Ainsi, étaient mobilisés un budget, de nouveaux outils et les mêmes chercheurs et laboratoires qui ont besoin de financement et de perspectives, et pouvaient se tourner vers les entreprises avec des thèmes nouveaux de recherche comme la transition énergétique et l'environnement. Certaines thématiques sont apparues avec davantage de force que par le passé mais se sont nourries des mêmes chercheurs, laboratoires et entreprises.
La question est aujourd'hui de savoir si ce rendez-vous a été manqué ou non. Votre jugement est nuancé : ce n'est pas si insatisfaisant, dès lors qu'il aurait pu s'agir d'un échec complet. Pourriez-vous en expliquer les raisons ?
Mme Sophie Moati, présidente de la 3e chambre de la Cour des comptes. - S'agissant de la première question portant sur les problématiques autour de la « vallée de la mort » et l'importance du maillage territorial, nous avons relevé que les outils existaient déjà. Alors même que nous mettions en place des dispositifs visant à soutenir des pôles de valorisation d'excellence, le fait d'avoir voulu couvrir l'ensemble du territoire national a été problématique. Certains, s'agissant notamment des SATT, ne survivront pas ou vivront difficilement.

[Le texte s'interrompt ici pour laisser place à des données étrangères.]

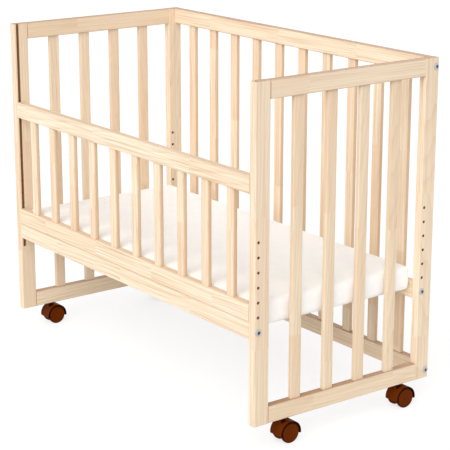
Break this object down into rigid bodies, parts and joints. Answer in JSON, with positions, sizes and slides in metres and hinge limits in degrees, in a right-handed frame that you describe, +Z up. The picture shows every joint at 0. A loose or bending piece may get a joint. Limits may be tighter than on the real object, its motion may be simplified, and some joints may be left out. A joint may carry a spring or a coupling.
{
  "type": "bedside sleeper crib",
  "caption": "Slatted wooden crib to stand beside a bed, with a low front panel that slides in grooves, a base bolted at a chosen height, a mattress and swivel casters.",
  "frame": {"origin": "on the floor under the middle of the crib, at the bottom centre of its bounding box", "axes": "+X along the crib's length, towards its right end seen from the front; -Y towards the parents' bed, which the low front panel faces; +Z up"},
  "size_m": [0.998, 0.496, 0.7835],
  "materials": {
    "pine": "satin",
    "steel": "satin",
    "mattress_cover": "matte",
    "caster_plastic": "gloss"
  },
  "bodies": {
    "frame": {"front_left_post": "pine", "front_right_post": "pine", "rear_left_post": "pine", "rear_right_post": "pine", "left_end_top_rail": "pine", "left_end_bottom_rail": "pine", "left_end_slats": "pine", "right_end_top_rail": "pine", "right_end_bottom_rail": "pine", "right_end_slats": "pine", "rear_top_rail": "pine", "rear_bottom_rail": "pine", "rear_slat_1": "pine", "rear_slat_2": "pine", "rear_slat_3": "pine", "rear_slat_4": "pine", "rear_slat_5": "pine", "rear_slat_6": "pine", "rear_slat_7": "pine", "rear_slat_8": "pine", "rear_slat_9": "pine", "rear_slat_10": "pine", "rear_panel_bolts": "steel", "rear_panel_nuts": "steel", "caster_sockets": "caster_plastic"},
    "base": {"base_front_rail": "pine", "base_rear_rail": "pine", "base_slats": "pine", "mattress": "mattress_cover", "base_bolts": "steel", "base_nuts": "steel"},
    "front_panel": {"front_top_rail": "pine", "front_bottom_rail": "pine", "front_slat_1": "pine", "front_slat_2": "pine", "front_slat_3": "pine", "front_slat_4": "pine", "front_slat_5": "pine", "front_slat_6": "pine", "front_slat_7": "pine", "front_slat_8": "pine", "front_slat_9": "pine", "front_slat_10": "pine", "front_guide_pins": "steel"},
    "caster_front_left": {"caster_front_left_hood": "caster_plastic", "caster_front_left_pins": "steel"},
    "caster_front_left_left": {"caster_front_left_wheel_left": "caster_plastic"},
    "caster_front_left_right": {"caster_front_left_wheel_right": "caster_plastic"},
    "caster_front_right": {"caster_front_right_hood": "caster_plastic", "caster_front_right_pins": "steel"},
    "caster_front_right_left": {"caster_front_right_wheel_left": "caster_plastic"},
    "caster_front_right_right": {"caster_front_right_wheel_right": "caster_plastic"},
    "caster_rear_left": {"caster_rear_left_hood": "caster_plastic", "caster_rear_left_pins": "steel"},
    "caster_rear_left_left": {"caster_rear_left_wheel_left": "caster_plastic"},
    "caster_rear_left_right": {"caster_rear_left_wheel_right": "caster_plastic"},
    "caster_rear_right": {"caster_rear_right_hood": "caster_plastic", "caster_rear_right_pins": "steel"},
    "caster_rear_right_left": {"caster_rear_right_wheel_left": "caster_plastic"},
    "caster_rear_right_right": {"caster_rear_right_wheel_right": "caster_plastic"}
  },
  "joints": [
    {"name": "base_height", "type": "slide", "parent": "frame", "child": "base", "axis": [0, 0, 1], "range_m": [0, 0.192]},
    {"name": "front_panel_lift", "type": "slide", "parent": "base", "child": "front_panel", "axis": [0, 0, 1], "range_m": [0, 0.288]},
    {"name": "caster_front_left_swivel", "type": "hinge", "parent": "frame", "child": "caster_front_left", "pos_m": [-0.48, -0.165, 0.0225], "axis": [0, 0, 1], "continuous": true},
    {"name": "caster_front_left_left_spin", "type": "hinge", "parent": "caster_front_left", "child": "caster_front_left_left", "pos_m": [-0.48, -0.155, 0.0225], "axis": [1, 0, 0], "continuous": true},
    {"name": "caster_front_left_right_spin", "type": "hinge", "parent": "caster_front_left", "child": "caster_front_left_right", "pos_m": [-0.48, -0.155, 0.0225], "axis": [1, 0, 0], "continuous": true},
    {"name": "caster_front_right_swivel", "type": "hinge", "parent": "frame", "child": "caster_front_right", "pos_m": [0.48, -0.165, 0.0225], "axis": [0, 0, 1], "continuous": true},
    {"name": "caster_front_right_left_spin", "type": "hinge", "parent": "caster_front_right", "child": "caster_front_right_left", "pos_m": [0.48, -0.155, 0.0225], "axis": [1, 0, 0], "continuous": true},
    {"name": "caster_front_right_right_spin", "type": "hinge", "parent": "caster_front_right", "child": "caster_front_right_right", "pos_m": [0.48, -0.155, 0.0225], "axis": [1, 0, 0], "continuous": true},
    {"name": "caster_rear_left_swivel", "type": "hinge", "parent": "frame", "child": "caster_rear_left", "pos_m": [-0.48, 0.165, 0.0225], "axis": [0, 0, 1], "continuous": true},
    {"name": "caster_rear_left_left_spin", "type": "hinge", "parent": "caster_rear_left", "child": "caster_rear_left_left", "pos_m": [-0.48, 0.175, 0.0225], "axis": [1, 0, 0], "continuous": true},
    {"name": "caster_rear_left_right_spin", "type": "hinge", "parent": "caster_rear_left", "child": "caster_rear_left_right", "pos_m": [-0.48, 0.175, 0.0225], "axis": [1, 0, 0], "continuous": true},
    {"name": "caster_rear_right_swivel", "type": "hinge", "parent": "frame", "child": "caster_rear_right", "pos_m": [0.48, 0.165, 0.0225], "axis": [0, 0, 1], "continuous": true},
    {"name": "caster_rear_right_left_spin", "type": "hinge", "parent": "caster_rear_right", "child": "caster_rear_right_left", "pos_m": [0.48, 0.175, 0.0225], "axis": [1, 0, 0], "continuous": true},
    {"name": "caster_rear_right_right_spin", "type": "hinge", "parent": "caster_rear_right", "child": "caster_rear_right_right", "pos_m": [0.48, 0.175, 0.0225], "axis": [1, 0, 0], "continuous": true}
  ]
}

Concernant la fameuse « vallée de la mort », je crois savoir qu'un certain nombre d'actions sont prévues en la matière par le prochain Programme d'investissements d'avenir. Peut-être aurons-nous le plaisir de nous retrouver au cours des prochaines années pour en reparler.

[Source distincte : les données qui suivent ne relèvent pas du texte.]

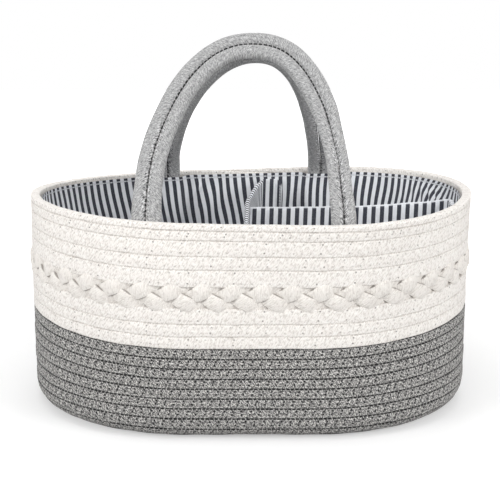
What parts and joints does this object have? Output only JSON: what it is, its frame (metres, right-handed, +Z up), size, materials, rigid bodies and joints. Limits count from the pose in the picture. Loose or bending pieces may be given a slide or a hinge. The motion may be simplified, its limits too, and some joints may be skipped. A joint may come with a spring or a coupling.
{
  "type": "diaper caddy",
  "caption": "Oval sewn-rope basket with a braided band, striped lining, folding rope carry handles and a lift-out T-shaped divider.",
  "frame": {"origin": "under the middle of the base, on the ground", "axes": "+Z up, +X along the basket's length towards the end that the long divider panel points to, -Y the front"},
  "size_m": [0.3804, 0.2611, 0.3207],
  "materials": {
    "grey_rope": "cotton rope in light and dark grey yarn, machine sewn in rows",
    "white_rope": "off-white cotton rope, machine sewn in rows",
    "white_braid": "three-strand flat braid of off-white cotton",
    "striped_cotton": "plain-weave cotton, narrow dark grey-blue and white stripes",
    "handle_rope": "light grey mottled cotton rope with a row of dark stitches",
    "paperboard": "plain grey-brown paperboard",
    "fastener_tape": "white hook-and-loop tape"
  },
  "bodies": {
    "basket": {"wall_coil_grey": "grey_rope", "wall_coil_white_lower": "white_rope", "wall_coil_white_upper": "white_rope", "base_coil": "grey_rope", "braided_band": "white_braid", "lining_wall": "striped_cotton", "lining_floor": "striped_cotton", "front_handle_tail_left": "handle_rope", "front_handle_tail_right": "handle_rope", "back_handle_tail_left": "handle_rope", "back_handle_tail_right": "handle_rope", "loop_patch_back": "fastener_tape", "loop_patch_front": "fastener_tape", "loop_patch_right": "fastener_tape"},
    "front_handle": {"front_handle_outer_rope": "handle_rope", "front_handle_inner_rope": "handle_rope"},
    "back_handle": {"back_handle_outer_rope": "handle_rope", "back_handle_inner_rope": "handle_rope"},
    "divider": {"divider_cross_cover": "striped_cotton", "divider_cross_board": "paperboard", "divider_long_cover": "striped_cotton", "divider_long_board": "paperboard", "hook_strip_back": "fastener_tape", "hook_strip_front": "fastener_tape", "hook_strip_right": "fastener_tape"}
  },
  "joints": [
    {"name": "front_handle_fold", "type": "hinge", "parent": "basket", "child": "front_handle", "pos_m": [-0.00405, -0.10818, 0.18511], "axis": [0.9975, -0.0708, 0], "range_deg": [0, 126]},
    {"name": "back_handle_fold", "type": "hinge", "parent": "basket", "child": "back_handle", "pos_m": [-0.00359, 0.10821, 0.18508], "axis": [-0.9885, -0.1511, 0], "range_deg": [0, 130]},
    {"name": "divider_lift", "type": "slide", "parent": "basket", "child": "divider", "axis": [0, 0, 1], "range_m": [0, 0.11]}
  ]
}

Il ne faut pas forcer le trait de la critique de la Cour. Nous n'avons pas parlé de financement sans contrainte. Il est vrai que ces outils ont prospéré et ont été créés en partie en dehors du droit commun, sans contrainte budgétaire réelle et avec des points de rendez-vous qu'il convient de préparer soigneusement, ce qui est au demeurant l'objet même de nos analyses. Modestement, la Cour a surtout insisté sur la nécessité de se concentrer sur les outils les plus efficaces.

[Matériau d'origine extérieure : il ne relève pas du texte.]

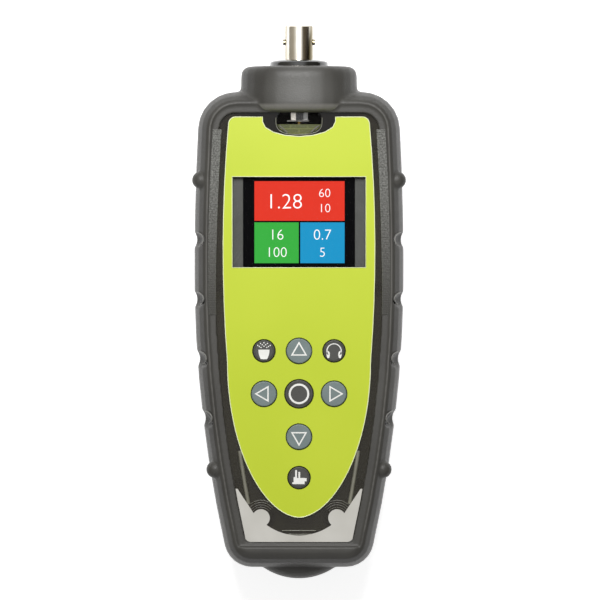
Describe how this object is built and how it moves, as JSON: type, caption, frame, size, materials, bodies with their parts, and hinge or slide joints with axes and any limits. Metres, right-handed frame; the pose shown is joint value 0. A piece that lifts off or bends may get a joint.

S'agissant de la valorisation du doctorat, j'évoquerai les qualités que nous reconnaissons au dispositif des conventions CIFRE, dont l'avantage principal tient à sa souplesse mais aussi à sa grande efficacité et à son faible coût pour les finances publiques. Nous pouvons nous interroger en constatant le nombre de conventions CIFRE prévues dans le budget au regard des réalisations, qui sont inférieures. La Cour a adressé un référé sur l'organisation et la valorisation du doctorat début 2016, insistant sur l'importance d'une meilleure valorisation et sur les problèmes posés par la « concurrence » avec les ingénieurs. Les relations seraient probablement beaucoup plus fluides entre le monde de la recherche, le monde académique et celui de l'entreprise s'il y avait davantage de docteurs que d'ingénieurs en entreprise. Bien que ces aspects évoluent très lentement, des progrès sont toutefois constatés en la matière
Vous nous interrogez sur les instituts pour la transition énergétique (ITE). Je suis dans l'incapacité de répondre car nous les avons délibérément exclus du périmètre de notre rapport dès lors qu'ils sont assez différents des IRT. Il s'agit souvent de fondations de coopération scientifique. Les ITE sont plutôt des sociétés par actions simplifiées. Il se trouve que leur mise en place a mis plus de temps encore que les IRT. Fonctionnant au sens du droit européen comme des organismes d'entreprise et non de recherche, leurs projets devaient passer individuellement par la procédure de notification à la Commission européenne.
La question des freins au maillage territorial dans l'écosystème est très vaste. Nous en dressons le constat. Certaines de nos recommandations visent à répondre à ce sujet.
S'agissant de la recommandation n° 10, nous avons constaté, avec nos travaux sur la recherche civile du CEA, que ce dernier menait une politique très dissonante par rapport à d'autres organismes de recherche et mettait notamment en oeuvre des dispositifs très intéressants de valorisation d'ingénieurs et de certains personnels d'appui technique, de nature à rapprocher puissamment le monde de la recherche et celui du développement à proprement parler. Nous n'avons pas en revanche effectué de recherches vers les modèles étrangers sur ce plan.
S'agissant du crédit impôt recherche, il s'agit d'un dispositif lourd et puissant. L'articulation avec les outils du PIA n'est pas directe, mais nous savons les conditions avantageuses dans lesquelles le développement d'activités de recherche des entreprises en direction des laboratoires de recherche académique est soutenu avec cet outil fiscal. Une particularité concerne les IRT puisque les avantages du CIR mis en oeuvre par les entreprises sont parfaitement éligibles lorsqu'une entreprise favorise les activités de recherche propres de l'IRT, mais ne le sont pas dans le cadre du financement d'un projet auquel elle est intéressée et qui est développé par cet IRT. Toutefois, nous n'avons pas autrement développé l'ensemble des articulations. Ce sujet extrêmement complexe nécessiterait une analyse sur des échantillons d'entreprises.
Le sujet demeure donc ouvert, et votre contribution est décisive. Je suis convaincu que les propositions concrètes seront reprises par des collègues députés ou sénateurs qui interpelleront la ministre compétente, Mme Frédérique Vidal.